Unfortuatley, this mirrors what happened in the markets... and is talked about in great lenght in an amazing book called The Black Swan, by Nassim Taleb. If I told you that there was a 70% probablity that China would not attack,and therefore you could build your contries infrastructure 1% if it doesn't happen that leaves you with a (70% x 1%) expectation of .7

Then, I tell you that there is a 30% chance that China will attack you, but if they attack you China will damage 10% of your infrastrucutre. This leaves you with an expectation of (30% x -10%[negative 10 for the destruction part) or -3.00 expectation. Therefore, your total is -2.3...

You could do this all day with much more convincing statistics. I could say there is a 99% chance that they won't harm you, but if they did it would damage 25% of the infrastructure....

I think it's much wiser for the government to sacrafice a little money (Marconi should have received the contract, not Huawei), and "governent policy on competition" to protect the huge downside instead of betting that the extreme event with low probablity will never happen.

Remember when the probablity of the housing market and the stock market crashing was really low. Well, it still is, but is anyone going to want to wager a massive bet against that after many people have been wiped out in the past year?
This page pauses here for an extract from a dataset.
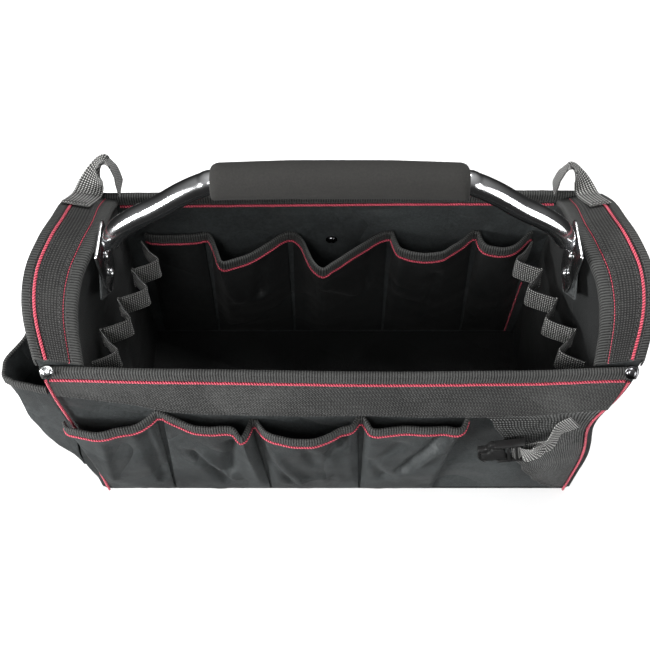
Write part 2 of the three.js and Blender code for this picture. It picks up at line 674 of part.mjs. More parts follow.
// The loop leaves the rim, turns edge up and comes down behind the back rim.
function backTab(name, side, rise, lean, width) {
  const top = wallHeight + bindingThickness + gap;
  const lift = 2 * pipingRadius + 3 * gap + strapThickness;
  const middle = rimInset / 2 - 4.5;
  const reach = (inset) => side * (rimLength / 2 - inset);
  const start = rimPoint(side, rimReach - tabStart, middle, lift);
  const rim = rimPoint(side, rimReach - tabBend, middle, lift);
  const back = halfDepth + strapThickness;
  const path = [
    start, rim,
    ...tabShape.map(([inset, up, over, step]) => V(reach(inset), back + step + over * lean, top + rise * up)),
    V(reach(tabFootInset), back + tabShape[2][3], top + 2),
  ];
  const slope = rimAcross(side, rimReach - 20).multiplyScalar(-1);
  const across = [slope, slope, V(side * 0.5, 1, 0.1), V(0, 1, 0), V(0, 1, 0), V(0, 1, 0)];
  strap(name, path, across, width, strapThickness, webbing);
}

// ---- carry handle
const patchHeight = wallHeight + archHeight - patchDrop;
const plateHeight = wallHeight + archHeight - bracketDrop;
const patchLow = 4;
const plateLow = patchLow + patchThickness + gap;
const rivetLow = plateLow + bracketThickness + gap;
const handleReach = innerEnd(0, patchHeight) - plateLow - bracketThickness - handleClearance;
const handleFoot = wallHeight + archHeight - 4;
// columns: share of the handle's half length, share of its rise
const handleShape = [[1, 0], [0.973, 0.031], [0.927, 0.225], [0.856, 0.388], [0.744, 0.575],
  [0.632, 0.788], [0.54, 0.925], [0.479, 0.975], [0.204, 1], [0, 1]];
const handleLine = handleShape.map(([reach, rise]) => [reach * handleReach, handleFoot + rise * handleRise]);
function handlePath() {
  const left = handleLine.map(([x, z]) => V(-x, 0, z));
  const right = handleLine.slice(0, -1).reverse().map(([x, z]) => V(x, 0, z));
  return [...left, ...right];
}
function handleTube() {
  const path = handlePath();
  const endStart = 0.95 * handleReach;
  const radii = path.map((p) => (Math.abs(p.x) > endStart ? tubeRadius * tubeEndShare : tubeRadius));
  cord("handle_tube", path, radii, 14, chrome, V(0, 1, 0));
}
function gripAt(share) {
  const x = (share * gripLength) / 2;
  const next = handleLine.findIndex(([a]) => a <= Math.abs(x));
  const [x0, z0] = handleLine[next - 1];
  const [x1, z1] = handleLine[next];
  return V(x, 0, mix(z0, z1, (x0 - Math.abs(x)) / (x0 - x1)));
}
function handleGrip() {
  const sides = 12;
  const outline = spread(sides).slice(1).map((t) => [Math.cos(t * 2 * Math.PI), Math.sin(t * 2 * Math.PI)]);
  const shares = [-1, -0.96, -0.6, -0.2, 0.2, 0.6, 0.96, 1];
  const outerR = [0.8, 1, 1.02, 1.04, 1.04, 1.02, 1, 0.8].map((k) => k * gripRadius);
  const hole = tubeRadius + gripClearance;
  const ring = (share, r) => {
    const c = gripAt(share);
    return outline.map(([a, b]) => c.clone().add(V(0, a * r, b * r)));
  };
  const outside = shares.map((s, i) => ring(s, outerR[i]));
  const inside = shares.slice().reverse().map((s) => ring(s, hole));
  const rings = [...outside, ...inside];
  const faces = [];
  for (let i = 0; i < rings.length; i += 1) {
    const next = (i + 1) % rings.length;
    for (let j = 0; j < sides; j += 1) {
      const a = i * sides + j;
      const b = i * sides + ((j + 1) % sides);
      const c = next * sides + ((j + 1) % sides);
      const d = next * sides + j;
      faces.push([a, b, c], [a, c, d]);
    }
  }
  add("foam_grip", rings.flat(), faces, foam);
}

// ---- brackets, rivets and patches on the inner end walls
function bracketSet(side, word) {
  const wall = innerEnd(0, patchHeight);
  const corner = (y, z, off) => V(side * (wall - off), y, z);
  const square = [[-1, -1], [0, -1], [1, -1], [1, 0], [1, 1], [0, 1], [-1, 1], [-1, 0]];
  const plate = (name, centreZ, w, h, low, thick, look, turn) => {
    const outline = square.map(([a, b]) => [
      (a * w * Math.cos(turn) - b * h * Math.sin(turn)) / 2,
      (a * w * Math.sin(turn) + b * h * Math.cos(turn)) / 2,
    ]);
    const ring = (off) => outline.map(([a, b]) => corner(a, centreZ + b, off));
    loft(name, [ring(low), ring(low + thick)], outline, look);
  };
  const patch = `${word}_handle_patch`;
  const bracket = `${word}_handle_bracket`;
  plate(patch, patchHeight, patchSize, patchSize, patchLow, patchThickness, cloth, Math.PI / 4);
  plate(bracket, plateHeight, bracketWidth, bracketHeight, plateLow, bracketThickness, chrome, 0);
  for (const n of [1, 2]) {
    const z = patchHeight - lowRivetDrop + (n - 1) * rivetSpacing;
    const seat = corner(0, z, rivetLow);
    stud(`${word}_bracket_rivet_${n}`, seat, V(-side, 0, 0), rivetRadius, rivetHeight, chrome);
  }
}

// ---- snaps
function snaps() {
  const x = rimLength / 2 - snapInset;
  for (const [side, word] of [[-1, "left"], [1, "right"]]) {
    const out = frontFace(side * x, wallHeight) - bindingThickness - 2 * gap;
    const level = rimAt(side * x, true) + bindingThickness + 2 * gap;
    stud(`${word}_corner_snap`, V(side * x, out, level), V(0, -1, 1), snapRadius, snapHeight, chrome);
  }
  const wallSnapY = backFace(wallSnapX, wallSnapHeight) - clothThickness - gap;
  const wallSnap = V(wallSnapX, wallSnapY, wallSnapHeight);
  stud("inner_wall_snap", wallSnap, V(0, -1, 0), snapRadius, snapHeight, chrome);
}

base();
longWall("front_wall", frontFace, 1, true);
longWall("back_wall", backFace, -1, false);
endWall("left_end_wall", -1);
endWall("right_end_wall", 1);
const rimTapeClear = rimTapeWidth + pipingRadius + gap + 0.3;
const innerTapeWidth = rimBandInset - 2 * innerPipingRadius - 2 * gap;
const innerCordPlace = -rimBandInset + innerPipingRadius + gap;
for (const [side, word] of [[-1, "left"], [1, "right"]]) {
  rimStrip(`${word}_rim_webbing`, side, rimBandInset, -rimBandInset, gap, bandThickness, webbing);
  rimCord(`${word}_rim_outer_piping`, side, rimTapeClear, pipingRadius);
  rimCord(`${word}_rim_inner_piping`, side, innerCordPlace, innerPipingRadius);
  rimBinding(`${word}_rim_outer_binding`, side, 1, rimTapeWidth, bindingHeight);
  rimBinding(`${word}_rim_inner_binding`, side, -1, innerTapeWidth, rimTapeHang);
}
edgeBinding("front_rim_binding", frontFace, 1, true);
edgeBinding("back_rim_binding", backFace, -1, false);
const pipingDrop = bindingHeight + pipingRadius + gap;
const cordClear = cornerPipingRadius + pipingRadius + gap;
const frontCordEnd = (side) => cordX(side, wallHeight - pipingDrop, true) - side * cordClear;
const frontCordOut = -pipingRadius - gap;
edgePiping("front_piping", frontFace, frontCordOut, pipingDrop, true, frontCordEnd(-1), frontCordEnd(1));
const backCordEnd = rimLength / 2 - rimInset - rimDrop - 2;
const backCordOut = -clothThickness - pipingRadius - gap;
edgePiping("back_piping", backFace, backCordOut, pipingDrop, false, -backCordEnd, backCordEnd);
frontBand();
for (const [side, word] of [[-1, "left"], [1, "right"]]) {
  cornerPiping(`front_${word}_corner_piping`, side, -1);
  cornerPiping(`back_${word}_corner_piping`, side, 1);
}
pocketRow("front", frontRow);
pocketRow("inner", innerRow);
sidePocket();
holsterPanel();
buckle();
buckleStrap();
loopChain("left_loop_chain", -1);
loopChain("right_loop_chain", 1);
backTab("left_back_tab", -1, leftTabRise, 3, tabWidth);
backTab("right_back_tab", 1, rightTabRise, 0, tabWidth * 0.75);
handleTube();
handleGrip();
bracketSet(-1, "left");
bracketSet(1, "right");
snaps();

export default group;
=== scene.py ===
"""Open top tool tote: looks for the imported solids.

Sizes here are in millimetres and are scaled when a mesh is made.
"""
from math import cos, exp, hypot, pi, radians, sin
import bpy
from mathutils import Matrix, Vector, noise


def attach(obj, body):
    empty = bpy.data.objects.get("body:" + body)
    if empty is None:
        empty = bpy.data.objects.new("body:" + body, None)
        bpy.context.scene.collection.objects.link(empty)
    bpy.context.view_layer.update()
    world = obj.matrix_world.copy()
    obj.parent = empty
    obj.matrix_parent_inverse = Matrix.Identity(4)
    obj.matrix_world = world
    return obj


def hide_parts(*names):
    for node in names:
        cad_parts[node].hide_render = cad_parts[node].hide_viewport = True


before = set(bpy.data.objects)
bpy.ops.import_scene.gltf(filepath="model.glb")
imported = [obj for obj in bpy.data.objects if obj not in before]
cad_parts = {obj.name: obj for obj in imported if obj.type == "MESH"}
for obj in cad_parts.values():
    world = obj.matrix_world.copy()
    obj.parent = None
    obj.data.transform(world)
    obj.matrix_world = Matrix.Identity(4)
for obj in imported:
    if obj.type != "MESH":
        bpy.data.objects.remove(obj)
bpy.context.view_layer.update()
MM = 0.001

# ---- sizes shared with the solids
RIM_LENGTH = 500
BASE_LENGTH = 482
HALF_DEPTH = 96
WALL_HEIGHT = 243
BASE_THICK = 5
GAP = 0.4
CLOTH = 2.6
PANEL = 1.8
ARCH_HEIGHT = 54
END_BULGE = 14
RIM_INSET = 35
RIM_INSET_MIDDLE = 7
INNER_BASE_INSET = 40
RIM_DROP = 9
TAPE = 1.6
TAPE_HEIGHT = 10
PIPING = 1.7
INNER_PIPING = 0.8
MOUTH_PIPING = 1.3
CORD_SHARE = 0.74
RIM_TAPE_WIDTH = 6
RIM_BAND_INSET = 10.6
CORNER_PIPING = 1.7
CORNER_PIPING_INSET = 7
CORNER_SEAM = 0.9
BAND = 2
BAND_WIDTH = 50
POCKET_TAPE = 8
SEAM_HALF = 3.2
SEAM_FOOT = 1.2
MOUTH_PLAY = 8
SIDE_POCKET_REACH = 37
SIDE_POCKET_FLOOR = 50
SIDE_MOUTH = 206
SIDE_MOUTH_SLOPE = 6
SIDE_POCKET_BACK = 40
HOLSTER_FLOOR = 12
HOLSTER_BULGE = 15
HOLSTER_FLAT = 0.86
LEFT_SWELL = 7
RIGHT_SWELL = 3
SWELL_HEIGHT = 120
CORNER_DENT = 11
DENT_HEIGHT = 150
DENT_REACH = 42
LEFT_TOP_INSET = 2.6
RIGHT_TOP_INSET = 5
BACK_INSET = 2.6
# a distance below zero counts back from the inner edge of the rim
RIM_INNER_EDGE = -1e-6
HOLSTER_TOP = WALL_HEIGHT - 53
STRAP = 1.8
TUBE = 9.6
GRIP = 14.5
GRIP_LENGTH = 200
SNAP = 5.6
END_CORD_LOW = 12
END_CORD_HIGH = 104
END_CORD_FOOT = 191
END_CORD_MIDDLE = 192
END_CORD_HEAD = 194.5
LEFT_TAB_RISE = 34
RIGHT_TAB_RISE = 31
TAB_WIDTH = 25
RIM_REACH = HALF_DEPTH - CLOTH - TAPE - 2 * GAP - 2.2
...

Neglecting even the slightest chance of catastrophe is the recipe for demise. The Chinese and the British might have a strong relationship, but isn't it best to get to know our enemies before we attack?

lag63 said...

The BBC news article Social Network Sites ‘monitored’ discusses controversy over the UK government’s desire to monitor social networking sites, such as Facebook, Bebo and MySpace, to further protect its citizens. A spokesperson for the Home Office of the UK claims, “The government has no interest in the content of people’s social network sites and this is not going to be part of our upcoming consultation.” However, any glance at history proves that governments just like people are apt to change their minds at anytime. In February 2’s reading No Place to Hide: Behind Scenes of Emerging Surveillance Society, Robert O’Harrow, a reporter for the Financial and Investigative staffs of the Post, highlighted many internet privacy harms including secondary use. Secondary use is precisely one of the things that make persons using social networking sites such as Facebook fear the UK’s desire to monitor the information they choose to put on their sites. In O’Harrow’s article, an example he gives of secondary use is the CAPS II airline passenger screening program. The original intent of this program was to screen passengers for terrorists only, but soon politicians and law enforcement authorities wanted to use the program to also screen for criminals and illegal immigrants. Yes, now the UK government claims to have “no interest in the content” but they might find that the information might be useful in some future endeavor, and if they already have the information, what is to stop them from using it? This is why Liberal Democrat MP Tom Brake is not comfortable with the government getting their hands on very personal information, such as “sexual orientation, religious beliefs, and political views,” that are very often chronicled on social networking sites.
I, however, believe that the government should have the right to monitor these social networking sites because they could use this information to protect me from terrorists and criminals, who are using these social networking sites with malicious intent. Even if the government did decide to take an “interest in the content” of my social networking page, I do not put anything on Facebook that is too personal because I realize that is already very easy for anyone to access by Facebook page even with the site’s security features. People should not put anything on social networking sites that they really do not want to be available to the public because it is general knowledge that the internet is not the safest place to store information.